Non è abitudine mia e del Mario Mieli replicare ad una risposta data ad un nostro comunicato o contributo, semplicemente perché riteniamo importante che l’esprimere da varie parti opinioni diverse non debba sempre innestare discussioni, che finiscono inoltre per sembrare polemiche. Quando però ci sembra di non essere stati chiari è ovviamente necessario precisare, con la rassicurazione, per chi legge, che non seguiranno altre note, inevitabilmente tedianti.
Il nostro comunicato “Prudenza e Furbate” del 20 settembre aveva un duplice scopo: da una parte esplicitare meglio la posizione del Mieli rispetto all’iniziativa di Brunetta-Rotondi, raccogliendo anche l’invito del portale Gay.it a una più ampia discussione sulla notizia da parte del movimento lgbt; dall’altra parte costituiva e costituisce una netta presa di distanza politica rispetto alla proposta fatta a Rotondi, da parte di Imma Battaglia e della sua associazione, di un contratto privatistico per una regolamentazione sulle coppie di fatto.
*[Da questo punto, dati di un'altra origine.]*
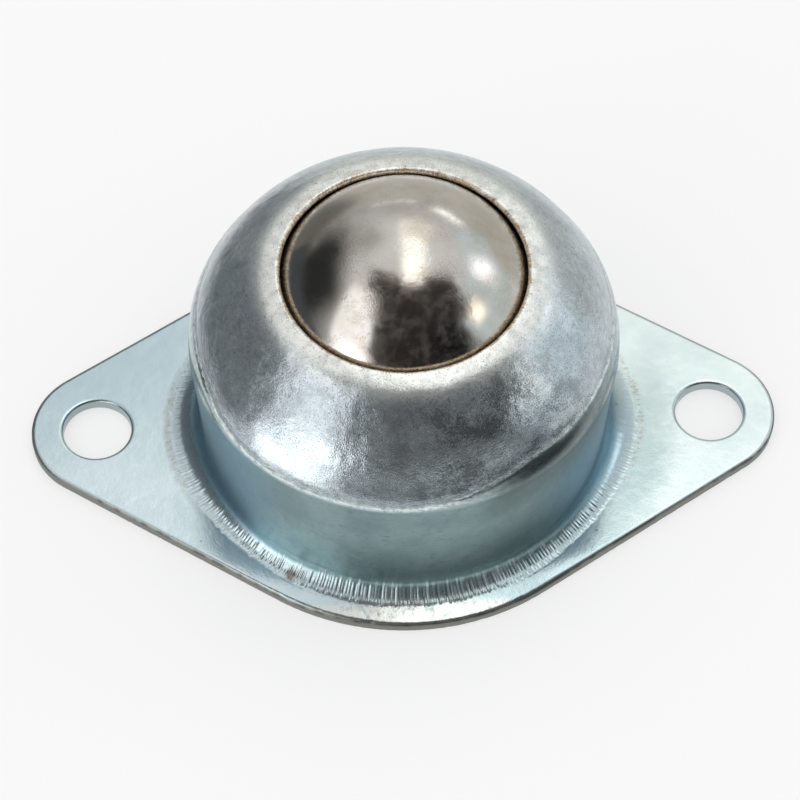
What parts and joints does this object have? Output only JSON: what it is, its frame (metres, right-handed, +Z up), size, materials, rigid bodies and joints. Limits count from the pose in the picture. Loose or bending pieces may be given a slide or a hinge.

La risposta di Marco Belfiore del Di’Gay Project ci induce a spiegarci meglio. In quest’ultima si indica l’importanza di incidere a monte del processo, per ora embrionale, di proposta legislativa avviato da Rotondi e Brunetta e che per questo motivo il DGP ha presentato il suo “Atto d’amore”. E’ esattamente questo il punto politico in discussione: proporre, anche solo come spunto di riflessione, un contratto privatistico al legislatore significa non proporgli niente, poiché le scritture private esistono già. C’è una contraddizione di termini palese fra queste due azioni:
1) formulare uno schema di negozio giuridico privato, oltretutto esplicitamente esemplificativo, sottolineando che ha già una valenza giuridica (dichiaratamente limitata), con lo scopo di offrirla a chi nella comunità è disinformato in materie legali;
2) proporre contemporaneamente lo stesso testo come base a chi dovrebbe legiferare per colmare proprio la lacuna normativa che quei tipi di schemi non coprono. Significa di fatto affermare che l’innovazione non serve e si regala questa genialata proprio a chi appartiene a schieramenti politici che ripetono compatti questa tesi da anni, come una litania stucchevole e falsa.
Per inciso anche nel centro sinistra molti hanno ripetuto la stessa cosa. Siamo tutti nauseati dalla solita solfa riassumibile con tali frasi: nel codice civile c’è già tutto; basta scrivere un atto privato e tutt’al più andare dal notaio; i gay e le lesbiche pretendono qualcosa di inutile. Offrire a Rotondi “Atto d’amore” significa tecnicamente affermare che una legge sulle coppie di fatto non serve. Del resto cosa è Atto d’amore se non, per stessa ammissione del DGP, un “fac-simile di contratto di convivenza”, dal valore di “ semplice scrittura privata, che utilizza le possibilità oggi offerte dalla legge italiana” e che, aggiungo io, non è opponibile a terzi, ha una limitata attuabilità fra le parti stesse ed è potenzialmente conflittuale? Atto d’amore è semplicemente uno degli innumerevoli schemi che due conviventi possono scrivere già oggi e che è esattamente ciò che il movimento lgbt sostiene da anni essere insufficiente e dunque fonte di discriminazione.
Ergo è esattamente ciò che Rotondi dovrebbe superare e non certo riproporre con un intervento di fantasia legislativa pleonastica ed evidente presa in giro allegata. L’iniziativa del DGP ha come aggravante di aver offerto anche una sponda debole di ragionamento a Rotondi, autorizzando lo stesso a poter affermare che in fondo sono proprio i gay ad essersi resi conto che la faccenda delle coppie di fatto è ormai archiviata come un non-bisogno.
Quanto alla prospettiva della parità di diritti è chiaro che essa sia scomparsa anche solo come cornice di fondo nell’ offerta fatta dal DGP al leader di centro destra. Da notare che il fatto che Rotondi sia del centro destra è totalmente irrilevante: l’iniziativa del DGP è contraddittoria a prescindere del colore dell’interlocutore politico. Ed è dannosa. Inoltre è in netto contrasto con le posizioni di tutto il resto del movimento lgbt da 40 anni, non perché esso sia fermo agli anni 60, ma perché altrimenti non avrebbe ragione di esistere. Quanto al fatto che sia cambiata l’identità delle persone omosessuali e le loro esigenze, per esempio rispetto alla regolamentazione delle coppie di cui fanno parte, ho i miei profondissimi dubbi. Da aprile è cambiato solo il governo e con questa iniziativa il DGP ha mostrato di essersene accorto più del dovuto con un approccio che, mi ripeto, è molto, ma molto, più realista del re.